Minneapolis finds uneven academic performance and little effect on racial minorities’ isolation.
Magnet schools — the main tool for desegregating Minneapolis district schools — aren’t significantly decreasing the racial isolation of heavily minority schools or improving math and reading achievement, a new district analysis has found.
The internal review also suggests that the district decide by December which magnet programs it should continue to fund, although no closing of schools is proposed. It found that there has been inconsistency on how thoroughly magnet programs have been implemented, with episodic backing and money from the district.
Magnet schools were created in Minneapolis in the 1980s, both to attract white students to predominantly minority schools and to encourage minority students to move to schools in white areas.
But the makeup of the district has changed markedly since. In 1983, it was nearly two-thirds white, but minorities became the majority by 1989. White students now make up about a third of enrollment. Moreover, the district’s severe restrictions since 2009, when it sharply reduced cross-city busing in favor of students largely staying within each of three large attendance areas, also has limited the ability of schools to draw students of another race.
“When you have segregated communities, it makes the work so challenging,” said Eric Moore, the district’s research director.
Myron Orfield, executive director of the Institute on Metropolitan Opportunity, said that group’s studies of successful magnets have found they require careful attention to racial balance to keep them well-integrated, plus responsiveness to parents in contributing racial groups.
The surprising finding that the schools weren’t ending the racial isolation of minority students measures them by their ability to attract whites to minority-dominated schools, rather than minority students to white-dominated schools. The state defines a school as racially identifiable when its percentage of minority students is more than 20 percent above the district average for the grades it serves. For example, Green Central school on the South Side measured 98.4 percent minority last fall, while Johnson and Hmong International on the North Side are 97.4 percent minority, close to 30 percentage points above the district average.
The district now has 12 elementary magnets, including two Montessori, two open, two arts, two Spanish immersion, three International Baccalaureate and an environmental school. In the days of broader magnet programs, those such as North High School’s Summa Tech drew students from all over the city; North boosters have been clamoring for reviving it.
In recent years, St. Paul and Minneapolis districts have shrunk the number of magnets they operate. It’s expensive to bus students across the city, and St. Paul concluded that many were not closing the racial achievement gap. The Legislature added student achievement as a goal for school districts receiving state integration aid, beyond reducing racial imbalances among schools.
Still, some magnets remain on the district’s list of racially isolated schools. One example is Hall, which offers an IB program on the North Side; another is Sheridan in northeast Minneapolis, an arts magnet.
One strategy for improving the attractiveness of magnets is trying to rebuild them from the ground up with research-based practices that are faithful to the school’s theme and then reinforced with the funding to carry out the program effectively. That’s the recommendation of Associate Superintendent Sara Paul. Adding dollars for magnets would be politically ticklish for the school board, given complaints from community school parents that magnets get extra money for their programs.

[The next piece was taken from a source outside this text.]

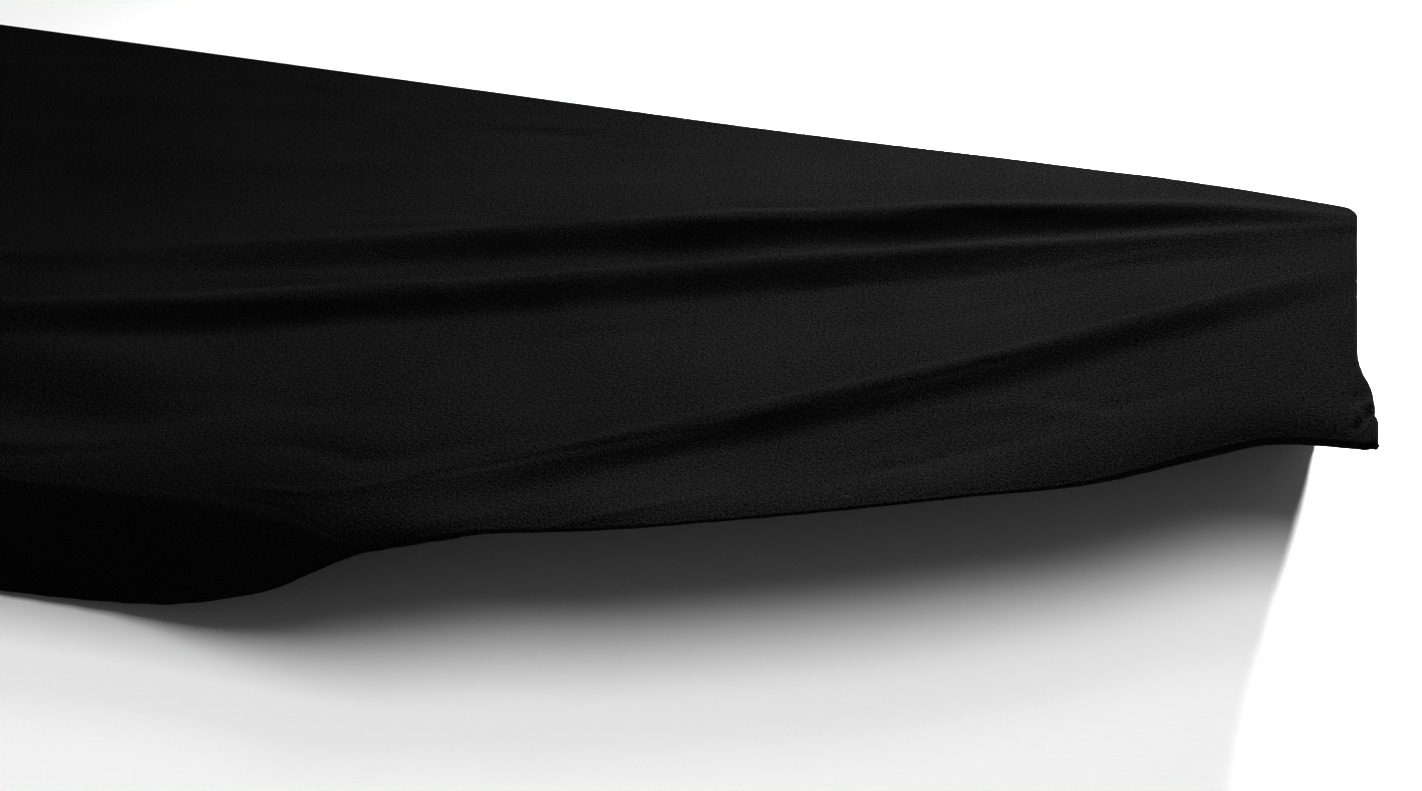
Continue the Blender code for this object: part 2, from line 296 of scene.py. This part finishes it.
# The bunch at the right end: the slack knit of the end wall, pushed together where the hem runs out over the
# top. It stands out past the wall in two lobes with a sharp crease between them.
EndEdge = namedtuple("EndEdge", "from_back drop turn bulge")
END_EDGE = (
    EndEdge(0.000, 0.075, 0.022, 0.0),
    EndEdge(0.050, 0.071, 0.022, 0.0),
    EndEdge(0.095, 0.045, 0.013, 0.0),
    EndEdge(0.106, 0.032, 0.009, 0.0020),
    EndEdge(0.114, 0.023, 0.007, 0.0052),
    EndEdge(0.120, 0.018, 0.006, 0.0064),
    EndEdge(0.128, 0.014, 0.005, 0.0068),
    EndEdge(0.134, 0.010, 0.004, 0.0082),
    EndEdge(0.148, 0.003, 0.004, 0.0080),
)
BUNCH_REACH = 0.026  # the bunch fades out this far in from the end


def bunch_share(from_end):
    """How much of the right end's bunch reaches a place, from 1 at the end to 0 inside."""
    return 1 - ease(from_end / BUNCH_REACH)


def top_height(from_end, from_back):
    """Height of the cloth on top."""
    height = look_up(CROWN, "height", from_back)
    for fold in FOLDS:
        height += fold_lift(fold, from_end, from_back)
    for crease in CREASES:
        height += crease_lift(crease, from_end, from_back)
    return height - droop_fall(from_end, from_back)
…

An analysis by Moore’s department found that magnet school performance in reading and math gains is sprinkled along the continuum of other district schools in no apparent pattern. “Certain magnets are outperforming the average, and other schools are underperforming,” Paul told the school board recently. She said that high quality is a prerequisite for drawing families to send children far from their homes, especially if the district doesn’t bus them.